The motor direction thing is more of a concern as the avc couldn't correct things properly and steering endpoint's the same.

The ESC calibration is to ensure the ESC is getting the correct information from the receiver, so that you get the correct output when you input a signal from your radio.

I would suggest that you rebind the radio to the receiver after you install your ESC as the throttle lead has to be connected to the receiver, and you have to remove the radio box lid anyway. You can check the throttle endpoint's at any time, do this without the car turned (ESC powered up).

The ESC calibration is critical for your safety as this is when the neutral position you set in the bind process is saved to the ESC, if the failsafe of the receiver is to work properly, the ESC must know what position the neutral is.

I'm sorry this ramble may not be very clear, if you have any other questions feel free to reply or message me. It is a great hobby because you never stop learning and evolving, I have so much to learn, and I want others to be safe and get the most out of their cars, that is the only reason I keep harping on about this.

The DX3 is a much nicer radio than what was brought out with Arrma cars before, though the endpoint adjustment isn't as easy to adjust as it could be. I think that the throttle one particularly isn't easy.
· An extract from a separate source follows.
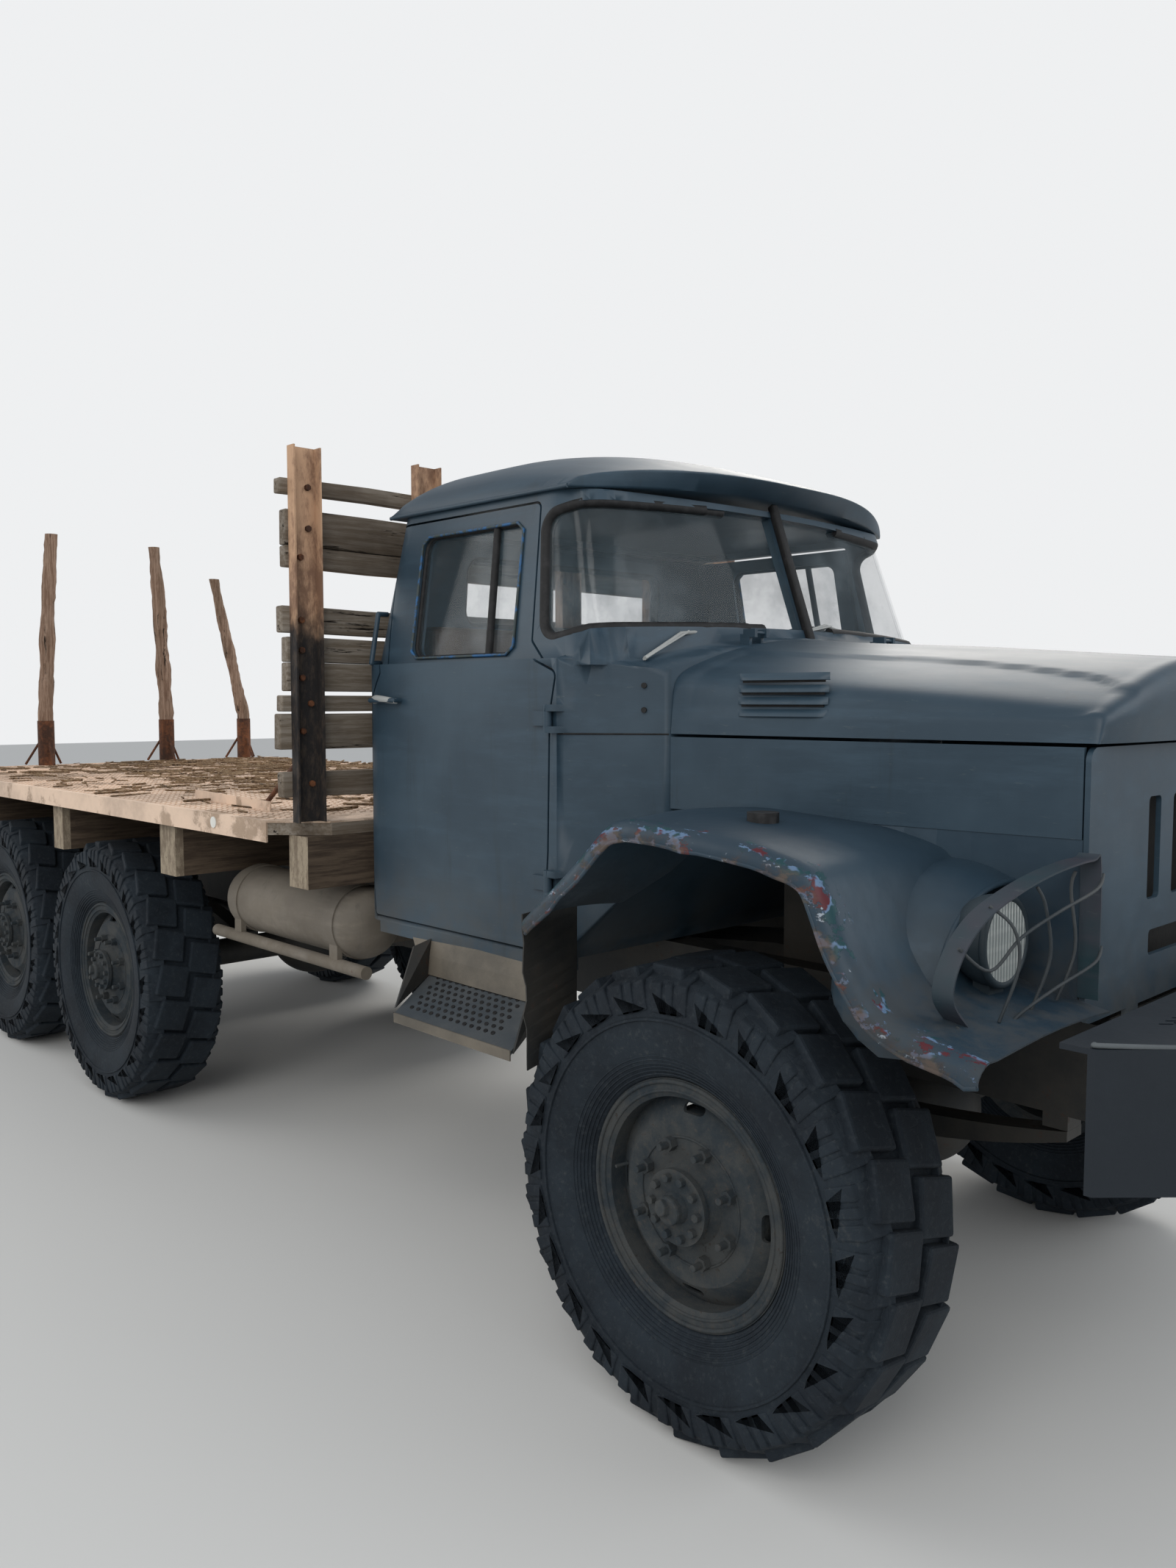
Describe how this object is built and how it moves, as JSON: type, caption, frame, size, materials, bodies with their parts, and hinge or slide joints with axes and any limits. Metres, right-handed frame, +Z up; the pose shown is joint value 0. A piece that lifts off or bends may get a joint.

My process was to get into the endpoint adjustment mode and hold the trigger in then dial the throttle adjustment back a bit then ensure the trigger is in all the way then dial the adjustment back up to 100% again, for forward and reverse do the same thing, this ensures you have really got 100% throttle set on the radio. Then go and do the re-bind (ensure the car is level when you do this) then finish with the ESC calibration.
 
@Primarrma
dude, can you come to my house and install this thing?......?.....I jest...
Im going to screenshot this page bro. I will definitely hit you up if I run into trouble with this install. It’ll be a while for pinions (Sagacustom ones coming) before I button it in, but this showed up today. Limitless spool mounted just to visualize......


A9A73D7F-BD6D-48ED-947A-952EE097C804.jpeg
 
@Primarrma
dude, can you come to my house and install this thing?......?.....I jest...
Im going to screenshot this page bro. I will definitely hit you up if I run into trouble with this install. It’ll be a while for pinions (Sagacustom ones coming) before I button it in, but this showed up today. Limitless spool mounted just to visualize......


View attachment 93232
No worries at all, if you're in Australia I'll happily help you put it together. There is no reason you can't use the spool is there?
 
I may use that spool. Im on the fence about it’s use as a pinion. Plus, if Saga delivers soon I don’t want to pull it apart and replace.
TBH I haven’t soldered since high school and I really need to practice on some spares I have lying around. I do have a great iron to use.......it’s going to be a while before I work up the minerals to install this esc.
 
I may use that spool. Im on the fence about it’s use as a pinion. Plus, if Saga delivers soon I don’t want to pull it apart and replace.
TBH I haven’t soldered since high school and I really need to practice on some spares I have lying around. I do have a great iron to use.......it’s going to be a while before I work up the minerals to install this esc.
My advice is get the iron set very hot, use a device to hold the connectors so you have free hands, and don't overheat the ESC wires. Tin the wire and connector, and get the solder to flow in and around your joint, but limit this to a minimum otherwise you have solder get into the way of the connector plug shrouds.